I say in theory, because it takes some tweaking to get to work. :)
 
As soon as I can find some time, which lately is quite rare, I will assemble a DOS file that can remotely boot a computer to dos. I had great fun assembling a win98 network boot, but the whole thing was so minimal that It would not have been good for anything really useful, i think that the only thing I was able to run on it was Solitaire :lol: everything else crashed.
 
ghettocomp said:
As soon as I can find some time, which lately is quite rare, I will assemble a DOS file that can remotely boot a computer to dos.
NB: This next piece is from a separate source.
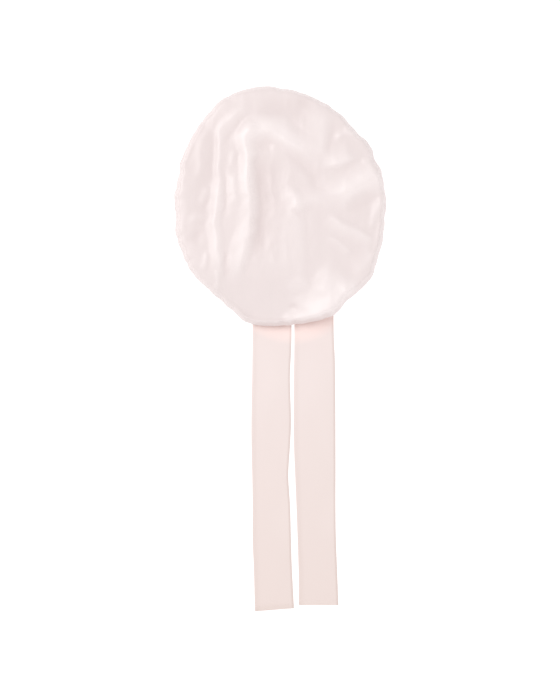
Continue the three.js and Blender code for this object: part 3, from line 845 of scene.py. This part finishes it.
# %% Threads and crinkles, shared by the crown and the ribbons
def thread_bump(material, nodes, cloth_map, shader, crinkle_size, crinkle_strength):
    """Fine threads across the flat cloth, and crinkles over them, as one surface normal."""
    flat_place = add_node(nodes, "ShaderNodeUVMap", {"uv_map": cloth_map})
    thread_scale = add_node(nodes, "ShaderNodeMapping", Scale=(1, 0.04, 1))
    threads = add_node(nodes, "ShaderNodeTexNoise", Scale=2600, Detail=2, Roughness=0.6)
    crinkle_scale = add_node(nodes, "ShaderNodeMapping", Scale=(1, 0.5, 1))
    crinkles = add_node(nodes, "ShaderNodeTexNoise", {"noise_type": "RIDGED_MULTIFRACTAL"},
                        Scale=1 / crinkle_size, Detail=3, Roughness=0.45, Distortion=0.6)
    thread_relief = add_node(nodes, "ShaderNodeBump", Strength=0.12, Distance=0.1 * MM)
    crinkle_relief = add_node(nodes, "ShaderNodeBump", Strength=crinkle_strength, Distance=1 * MM)
    join(material, flat_place, "UV", thread_scale, "Vector")
    join(material, thread_scale, "Vector", threads, "Vector")
    join(material, flat_place, "UV", crinkle_scale, "Vector")
    join(material, crinkle_scale, "Vector", crinkles, "Vector")
    join(material, threads, "Fac", thread_relief, "Height")
    join(material, crinkles, "Fac", crinkle_relief, "Height")
    join(material, thread_relief, "Normal", crinkle_relief, "Normal")
    join(material, crinkle_relief, "Normal", shader, "Normal")
    return crinkles


# %% Blush satin of the crown, with painted shade in its hollows and on its rim, and painted light on its crests
MULTIPLIER, ADDEND = 1, 2
# From painted shade in the hollows to painted light on the crests
PAINTED_HOLLOW_SHADE_TO_CREST_LIGHT = ((0, (0.735, 0.63, 0.62)), (1, (0.88, 0.79, 0.78)))


def crown_satin():
    material, nodes, shader = new_material("crown_satin")
    shader.inputs["Roughness"].default_value = 0.42
    shader.inputs["Specular IOR Level"].default_value = 0.66
    shader.inputs["Sheen Weight"].default_value = 0.05
    shader.inputs["Sheen Roughness"].default_value = 0.4
    thread_bump(material, nodes, "cut", shader, 24 * MM, 0.2)
    fold_place = add_node(nodes, "ShaderNodeAttribute", {"attribute_name": "painted_fold_shade_and_light"})
    tint = color_ramp(nodes, PAINTED_HOLLOW_SHADE_TO_CREST_LIGHT)
    shift = add_node(nodes, "ShaderNodeMath", {"operation": "MULTIPLY_ADD"})
    shift.inputs[MULTIPLIER].default_value = 0.5
    shift.inputs[ADDEND].default_value = 0.5
    join(material, fold_place, "Fac", shift, "Value")
    join(material, shift, "Value", tint, "Fac")
    join(material, tint, "Color", shader, "Base Color")
    return material


# %% Puckered satin of the band
BAND_MOTTLE = ((0, (0.80, 0.69, 0.67)), (1, (0.88, 0.78, 0.76)))


def band_satin():
    material, nodes, shader = new_material("band_satin")
    shader.inputs["Roughness"].default_value = 0.45
    shader.inputs["Sheen Weight"].default_value = 0.15
    place = add_node(nodes, "ShaderNodeTexCoord")
    mottle = add_node(nodes, "ShaderNodeTexNoise", Scale=120, Detail=3, Roughness=0.5)
    tint = color_ramp(nodes, BAND_MOTTLE)
    relief = add_node(nodes, "ShaderNodeBump", Strength=0.3, Distance=0.4 * MM)
    join(material, place, "Object", mottle, "Vector")
    join(material, mottle, "Fac", tint, "Fac")
    join(material, tint, "Color", shader, "Base Color")
    join(material, mottle, "Fac", relief, "Height")
    join(material, relief, "Normal", shader, "Normal")
    return material


# %% [markdown]
# ## The ribbons' satin
# The ribbons are a softer satin. Beside the crown they are painted pinker and lighter, as painted light
# that reaches them through the blush cloth. Towards the hem the colour gets darker, the turned edges carry
# painted shade, most at the right edge, and where the crinkles are low there is a little painted shade too.
# These are all in the colour here, as ramps along and across the ribbon's own map, multiplied together.

# %% Softer satin of the ribbons: position and colour, along the ribbon and across it
# Painted light, pinker and lighter, just past the crown's rim; then darker towards the hem
RIBBON_ALONG_PAINTED_LIGHT = (
    (0.165, (1, 0.82, 0.785)),
    (0.2, (0.875, 0.765, 0.745)),
    (0.975, (0.86, 0.735, 0.7)),
    (1, (0.82, 0.69, 0.65)),
)
# Painted shade along both turned edges, darkest in a thin line at the right edge
RIBBON_PAINTED_EDGE_SHADE = (
    (0, (1, 0.98, 0.98)),
    (0.05, (0.955, 0.945, 0.94)),
    (0.16, (1, 1, 1)),
    (0.93, (1, 1, 1)),
    (0.985, (0.88, 0.85, 0.83)),
)
# Painted shade where the crinkles are low
PAINTED_CRINKLE_SHADE = ((0, (0.97, 0.965, 0.96)), (1, (1, 1, 1)))
MIX_RESULT, MIX_FIRST, MIX_SECOND = 2, 6, 7


def multiply(material, nodes, first, first_socket, second, second_socket):
    product = add_node(nodes, "ShaderNodeMix", {"data_type": "RGBA", "blend_type": "MULTIPLY"}, Factor=1)
    join(material, first, first_socket, product, MIX_FIRST)
    join(material, second, second_socket, product, MIX_SECOND)
    return product


def ribbon_satin():
    material, nodes, shader = new_material("ribbon_satin")
    shader.inputs["Roughness"].default_value = 0.5
    shader.inputs["Sheen Weight"].default_value = 0.15
    shader.inputs["Sheen Roughness"].default_value = 0.4
    crinkles = thread_bump(material, nodes, "ribbon", shader, 50 * MM, 0.1)
    place = add_node(nodes, "ShaderNodeUVMap", {"uv_map": "ribbon"})
    split = add_node(nodes, "ShaderNodeSeparateXYZ")
    along = add_node(nodes, "ShaderNodeMapRange")
    along.inputs["From Max"].default_value = LEFT_TIE_LENGTH
    across = add_node(nodes, "ShaderNodeMapRange")
    across.inputs["From Min"].default_value = 0.5 * RIBBON_WIDTH
    across.inputs["From Max"].default_value = 1.5 * RIBBON_WIDTH
    length_tint_and_painted_light = color_ramp(nodes, RIBBON_ALONG_PAINTED_LIGHT)
    painted_edge_shade = color_ramp(nodes, RIBBON_PAINTED_EDGE_SHADE)
    painted_crinkle_shade = color_ramp(nodes, PAINTED_CRINKLE_SHADE)
    join(material, place, "UV", split, "Vector")
    join(material, split, "Y", along, "Value")
    join(material, split, "X", across, "Value")
    join(material, along, "Result", length_tint_and_painted_light, "Fac")
    join(material, across, "Result", painted_edge_shade, "Fac")
    join(material, crinkles, "Fac", painted_crinkle_shade, "Fac")
    edged = multiply(material, nodes, length_tint_and_painted_light, "Color", painted_edge_shade, "Color")
    dappled = multiply(material, nodes, edged, MIX_RESULT, painted_crinkle_shade, "Color")
    join(material, dappled, MIX_RESULT, shader, "Base Color")
    return material


# %% Thread of the stitches
THREAD_TWIST = ((0, (0.80, 0.68, 0.65)), (1, (0.90, 0.81, 0.79)))


def sewing_thread():
    material, nodes, shader = new_material("sewing_thread")
    shader.inputs["Roughness"].default_value = 0.55
    place = add_node(nodes, "ShaderNodeTexCoord")
    twist = add_node(nodes, "ShaderNodeTexWave", {"bands_direction": "DIAGONAL"}, Scale=1400, Distortion=0.5)
    tint = color_ramp(nodes, THREAD_TWIST)
    relief = add_node(nodes, "ShaderNodeBump", Strength=0.4, Distance=0.1 * MM)
    join(material, place, "Object", twist, "Vector")
    join(material, twist, "Fac", tint, "Fac")
    join(material, tint, "Color", shader, "Base Color")
    join(material, twist, "Fac", relief, "Height")
    join(material, relief, "Normal", shader, "Normal")
    return material


# %% Dress the pieces
crown.data.materials.append(crown_satin())
band.data.materials.append(band_satin())
ribbon_material = ribbon_satin()
for tie_piece in (left_tie, right_tie):
    tie_piece.data.materials.append(ribbon_material)
thread = sewing_thread()
for stitches in (hem_stitches, casing_stitches):
    stitches.data.materials.append(thread)
print("finishes:", sorted(material.name for material in bpy.data.materials if material.users))

# %% [markdown]
# ## Floor and light
# The photo is almost shadowless. So there is a white room, a large soft light from the upper left that
# draws the folds, and two weaker fills: one from the right for the far rim, and a broad one from the
# ties' side. The floor glows, so that it stays white beside the cloth as it does in the photo.

# %% Floor
FLOOR_SIZE = 40
FLOOR_LEVEL = -0.1 * MM
FLOOR_GREY = 0.4
FLOOR_GLOW = 0.8

floor_mesh = bmesh.new()
bmesh.ops.create_grid(floor_mesh, x_segments=1, y_segments=1, size=FLOOR_SIZE / 2,
                      matrix=Matrix.Translation((0, 0, FLOOR_LEVEL)))
floor = piece_from("studio_floor", floor_mesh)
floor_material, _, floor_shader = new_material("studio_floor")
floor_shader.inputs["Base Color"].default_value = (FLOOR_GREY, FLOOR_GREY, FLOOR_GREY, 1)
floor_shader.inputs["Roughness"].default_value = 0.9
floor_shader.inputs["Specular IOR Level"].default_value = 0
floor_shader.inputs["Emission Color"].default_value = (1, 1, 1, 1)
floor_shader.inputs["Emission Strength"].default_value = FLOOR_GLOW
floor.data.materials.append(floor_material)

# %% Soft studio light: places in metres, sizes across in metres, power in watts
Lamp = namedtuple("Lamp", "name place aim size power")
LAMPS = (
    Lamp("key", (-1.2, 0.7, 1.75), (0, 0.1, 0), 1.5, 23),
    Lamp("side_fill", (1.9, 0.5, 0.9), (0, 0, 0), 1.0, 7),
    Lamp("low_fill", (0.5, -2.1, 0.6), (0, 0, 0), 2.2, 13),
)
ROOM_LIGHT = 0.64

world = bpy.data.worlds.new("white_room")
world.use_nodes = True
world.node_tree.nodes["Background"].inputs["Color"].default_value = (1, 1, 1, 1)
world.node_tree.nodes["Background"].inputs["Strength"].default_value = ROOM_LIGHT
bpy.context.scene.world = world


def soft_light(lamp):
    data = bpy.data.lights.new(lamp.name, "AREA")
    data.shape = "DISK"
    data.size = lamp.size
    data.energy = lamp.power
    light = bpy.data.objects.new(lamp.name, data)
    light.location = lamp.place
    light.rotation_euler = (Vector(lamp.aim) - Vector(lamp.place)).to_track_quat("-Z", "Y").to_euler()
    bpy.context.scene.collection.objects.link(light)


for lamp in LAMPS:
    soft_light(lamp)
bpy.context.scene.view_settings.view_transform = "Standard"
print("lamps:", [lamp.name for lamp in LAMPS])

# %% [markdown]
# ## Who is who
# Every piece rides on the cap's one body. Crown, band and ribbons each stand for a plain solid, and the
# stitches stand for none. The crown is a gathered sheet, and the size of its flat cut is printed; the
# ribbons are sheets that are laid flat.

# %% Tie the pieces to the model
for piece, node, slot in (
    (crown, "crown", "crown_satin"),
    (band, "band", "band_casing"),
    (left_tie, "tie_left", "tie_ribbon"),
    (right_tie, "tie_right", "tie_ribbon"),
):
    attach(piece, "root")
    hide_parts(node)

for stitches, slot in ((hem_stitches, "tie_ribbon"), (casing_stitches, "band_casing")):
    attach(stitches, "root")

print("flat cut of the crown, square metres:", round(pi * CUT_RADIUS ** 2, 4))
I had great fun assembling a win98 network boot, but the whole thing was so minimal that It would not have been good for anything really useful, i think that the only thing I was able to run on it was Solitaire :lol: everything else crashed.
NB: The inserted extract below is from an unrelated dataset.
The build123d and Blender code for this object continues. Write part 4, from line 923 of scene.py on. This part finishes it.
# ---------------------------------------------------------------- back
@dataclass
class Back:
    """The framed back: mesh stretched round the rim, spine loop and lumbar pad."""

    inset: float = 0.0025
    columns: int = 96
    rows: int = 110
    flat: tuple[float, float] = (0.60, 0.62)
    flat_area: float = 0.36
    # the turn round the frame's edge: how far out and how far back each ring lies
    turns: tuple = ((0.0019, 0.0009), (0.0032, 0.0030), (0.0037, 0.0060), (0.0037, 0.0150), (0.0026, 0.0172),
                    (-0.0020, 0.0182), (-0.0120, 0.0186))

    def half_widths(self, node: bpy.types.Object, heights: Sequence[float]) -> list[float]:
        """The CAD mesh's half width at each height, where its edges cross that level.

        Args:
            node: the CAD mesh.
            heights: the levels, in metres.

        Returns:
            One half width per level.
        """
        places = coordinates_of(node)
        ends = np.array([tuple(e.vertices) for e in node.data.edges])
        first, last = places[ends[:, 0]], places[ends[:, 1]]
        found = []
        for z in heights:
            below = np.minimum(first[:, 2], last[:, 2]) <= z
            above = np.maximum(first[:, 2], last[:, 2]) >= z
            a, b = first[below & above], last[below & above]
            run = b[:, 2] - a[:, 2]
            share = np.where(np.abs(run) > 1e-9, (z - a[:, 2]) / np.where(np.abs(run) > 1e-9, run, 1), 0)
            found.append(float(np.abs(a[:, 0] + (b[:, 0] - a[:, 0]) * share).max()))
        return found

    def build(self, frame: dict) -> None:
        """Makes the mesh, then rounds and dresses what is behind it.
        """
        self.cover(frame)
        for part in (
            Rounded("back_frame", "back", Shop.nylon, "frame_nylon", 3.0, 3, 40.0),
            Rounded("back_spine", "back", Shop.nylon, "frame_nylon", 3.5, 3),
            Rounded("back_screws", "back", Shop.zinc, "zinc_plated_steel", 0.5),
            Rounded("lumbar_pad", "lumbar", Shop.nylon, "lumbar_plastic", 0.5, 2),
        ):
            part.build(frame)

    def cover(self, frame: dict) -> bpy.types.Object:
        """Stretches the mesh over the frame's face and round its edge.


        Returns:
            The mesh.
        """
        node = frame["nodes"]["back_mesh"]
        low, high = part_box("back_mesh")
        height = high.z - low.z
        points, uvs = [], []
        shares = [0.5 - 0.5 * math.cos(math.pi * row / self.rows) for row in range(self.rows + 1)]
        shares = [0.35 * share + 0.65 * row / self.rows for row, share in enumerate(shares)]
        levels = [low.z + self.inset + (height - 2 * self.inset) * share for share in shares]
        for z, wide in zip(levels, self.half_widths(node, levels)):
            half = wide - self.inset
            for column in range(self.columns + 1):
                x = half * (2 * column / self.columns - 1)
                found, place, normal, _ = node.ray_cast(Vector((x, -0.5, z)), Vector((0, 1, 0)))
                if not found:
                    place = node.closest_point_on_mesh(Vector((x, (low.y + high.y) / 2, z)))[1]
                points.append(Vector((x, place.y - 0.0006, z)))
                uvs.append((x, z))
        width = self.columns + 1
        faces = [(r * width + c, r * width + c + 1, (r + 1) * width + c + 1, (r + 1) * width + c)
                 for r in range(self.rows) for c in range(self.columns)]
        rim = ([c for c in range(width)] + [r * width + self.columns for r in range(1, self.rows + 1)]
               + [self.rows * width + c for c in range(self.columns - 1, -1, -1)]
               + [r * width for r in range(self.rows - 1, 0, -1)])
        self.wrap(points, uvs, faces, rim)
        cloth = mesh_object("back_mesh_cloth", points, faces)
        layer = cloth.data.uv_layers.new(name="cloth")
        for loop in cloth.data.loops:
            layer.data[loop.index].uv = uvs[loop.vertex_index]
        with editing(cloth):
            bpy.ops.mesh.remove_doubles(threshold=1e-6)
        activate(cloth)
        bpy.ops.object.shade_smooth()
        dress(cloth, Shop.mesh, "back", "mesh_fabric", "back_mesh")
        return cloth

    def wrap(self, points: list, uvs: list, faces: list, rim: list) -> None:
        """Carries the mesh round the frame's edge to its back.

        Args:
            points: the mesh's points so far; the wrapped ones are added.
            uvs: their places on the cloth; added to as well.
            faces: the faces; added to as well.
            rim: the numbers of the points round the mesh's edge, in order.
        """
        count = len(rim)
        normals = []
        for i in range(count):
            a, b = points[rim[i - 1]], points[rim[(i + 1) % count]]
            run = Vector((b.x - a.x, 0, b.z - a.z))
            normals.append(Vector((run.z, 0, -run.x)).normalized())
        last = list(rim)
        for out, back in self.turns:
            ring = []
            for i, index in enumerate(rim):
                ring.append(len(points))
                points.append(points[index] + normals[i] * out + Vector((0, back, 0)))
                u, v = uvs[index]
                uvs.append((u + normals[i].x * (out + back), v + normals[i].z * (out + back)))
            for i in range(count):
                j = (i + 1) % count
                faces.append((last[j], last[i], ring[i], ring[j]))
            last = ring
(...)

Thank you, I really appreciate that. :)

I'd still like to learn the ins and outs of network booting though so that I can do this stuff myself some day
 
Captain Newbie said:
I'll give you a primer real quick.

DHCP--dynamic host configuation protocol--is a protocol used to distribute network information to clients at runtime, as opposed to having a static configuration. A DHCP client sends out DHCP requests, looking for a DHCP servers from which to get information. At the most basic level, the DHCP server will offer the remote client an IP address and default gateway.

The pre-execution environment, or PXE, is where network booting takes place. Network-bootable computers, at boot time, jump first into a limited DHCP client with TFTP--Trival File Transfer Protocol--capabilities. The DHCP client solicits DHCP servers on the network for network information and bootstrap information including a program to boot.

In theory, your DHCP client finds the DHCP server, which TFTP's over a pre-execution environment (such as PXELinux), which the DHCP client copies into memory, decompresses (I believe it comes over compressed -- I know what I have at $WORK for a specialty application is compressed) and then jumps into the PXE OS itself.

I say in theory, because it takes some tweaking to get to work. :)



Thanks for the quick rundown. I believe the problem I'm having is understanding the whole bootstrap thing, and the actual PXE part. I understand the DHCP part, and the TFTP part, but the rest is where I don't understand it enough to get anything working. I'm doing some wiki reading right now to try and figure this whole thing out.